Finding out about people — why they do what they do, how they think, whether or not they are happy — fascinates me. It is what makes me tick. The greatest gift I have been given is the opportunity to travel so young, to see how others live — and to try to understand them. I have learned a lot from cab drivers and street vendors.
I grew up in Annapolis, Paris, San Francisco, New York City and Boston sandwiched in between two brothers. My mother, a journalist, taught me the power of expression and attention to detail. My father, who was in shipping, instilled in me a love of geography. Having visited more than fifty countries, exploration has fostered in me a passion for culture and politics.
My studies in the School of Foreign Service and my college internships — first with the then Speaker of the House Nancy Pelosi and later in the Obama White House — gave me a strong foundation in politics and policy.
I am intrigued by what I do not know and motivated by the culture of curiosity. Seeing behind the political curtain made me want to be a journalist — and to become a better storyteller. It is what led me to spend a summer in Hollywood studying film. It is what inspired me to take initiative and start my own club at Georgetown focused around documentary as a vehicle for discussing the issues facing my generation. While in Washington D.C., I've worked at CNN, ABC News, Al Jazeera America and The Fiscal Times.
Why did you decide to make the Syrian refugee crisis the focus of your first film?
According to the UN, a refugee spends, on average, 17 years in exile. That’s nearly two decades of life in limbo.
This statistic is important to me because I’ve experienced firsthand one of its greatest problems: that it is a statistic. Numbers and trends don’t shift hearts and minds. Stories do.
Knowing this is why I set out three years ago to make a documentary about the Syrian refugee crisis. The film features a dramatic portrait of one brave young mother’s life in a refugee camp, and ultimately, her dangerous journey back to Syria in search of the one thing she holds most dear — home.
When I first met Hanadi, she had recently fled to Jordan’s Zaatari Refugee Camp, a sprawling tent city that houses over 100,000 Syrians. Having been separated from her parents and her husband, she was now alone raising her three daughters, ages 2, 3 and 4. For them, the 17-year clock had only begun ticking.
I am telling the story of just one family — of nearly 12 million people who have been displaced by the Syrian conflict. But the global refugee resettlement crisis impacts all of us, whether we realize it or not.
How do you hope audiences will respond to the film?

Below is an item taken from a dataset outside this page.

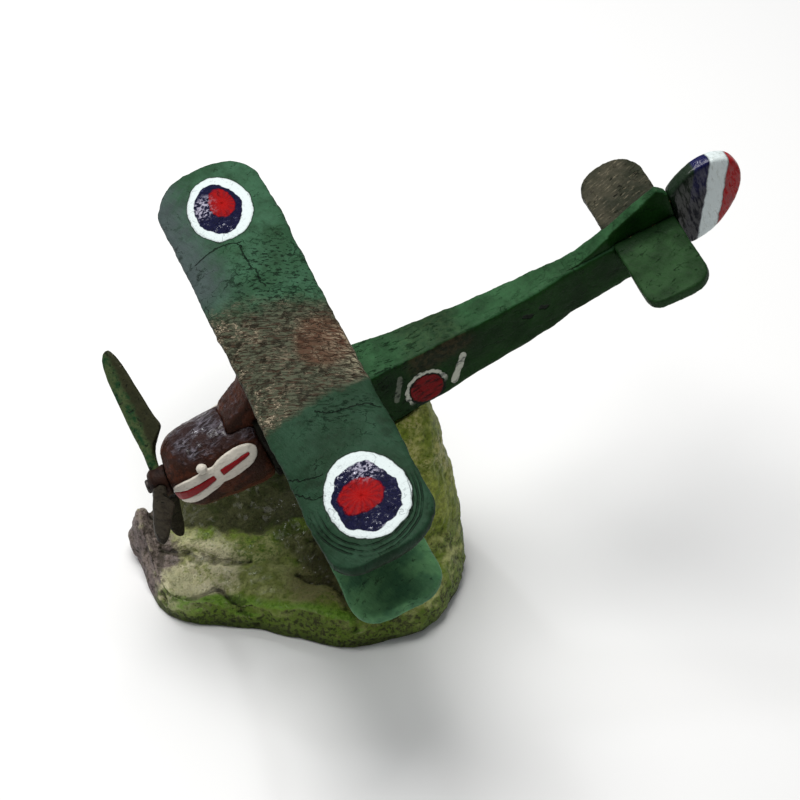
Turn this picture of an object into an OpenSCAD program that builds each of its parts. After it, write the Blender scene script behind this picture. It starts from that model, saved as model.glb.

Ultimately, it is my hope that this film leads to not just greater awareness about the refugee crisis — but also inspires action.
I want people who might not know about refugees — or perhaps even fear refugees — to see this documentary. That's why one of the greatest strengths of our story is humor, which serves as a powerful entry point and tool to show a different reality within the camp's walls. We have come to see that laughter is truly a universal language. Stories that bind us together, rather than tear us apart, should be a priority in our increasingly complicated world.
This film is intended to humanize the headlines we are seeing about the region. Importantly, we want it to capture people's hearts in a way that inspires them to think differently about the conflict in the Middle East, as well as their own lives.
This is an intimate story with the backdrop of a historic conflict.
The refugee crisis has been at the top of global headlines for years. Indeed, the world is trying to find ways to help. But so few people get to hear from a refugee's perspective, what it is they want — and need.
The story I am telling isn't one we see on the nightly news. It isn't about President Trump. It is an intimate portrait of a young Syrian family — forced to face unimaginable decisions in search of happiness — and home.
Reilly Dowd filming "The Language of Laughter."
What do you think you've carried with you from your Convent days while traveling the world?
I've spent the last three years pursuing my dream of becoming a documentary filmmaker. It's been the journey — and struggle — of a lifetime.
During the course of this project, I've made four trips to Jordan and three to Europe documenting the journeys of two women from completely different worlds — who both find themselves on the frontlines of the refugee crisis. For all but two of those trips, it was just me and my camera.
I think that my Convent years helped me to speak up in sometimes uncertain or even dangerous situations — and not be afraid to ask questions.
What advice would you give students hoping to pursue a career in media or film?
If you're a curious person, I can't imagine a better career than being a journalist or filmmaker. Find mentors. Ask questions. Intern as much as you can, and ask yourself if you'd like to live the life of your boss in 10 or 20 years.
What is your plan or vision for the next step in your career?
In the short term, I am working on applying for grants and raising finishing funds for post-production. I'm also beginning to look for partners to distribute the film once it is complete.
My passion is really in television news and storytelling. So my hope is to do investigative television documentaries in the coming years. I'd also like to get more involved in new forms of filmmaking, such as VR [virtual reality].
How is Convent a part of your life today?
I would say that Convent is a part of my life today through my friendships. My best friend in high school remains my best friend today.
I hadn't been back to Convent in several years, so I was thrilled to take part in the recent alumni weekend and learn from other Convent graduates from our campuses around the world. Sacred Heart has such an incredible global network.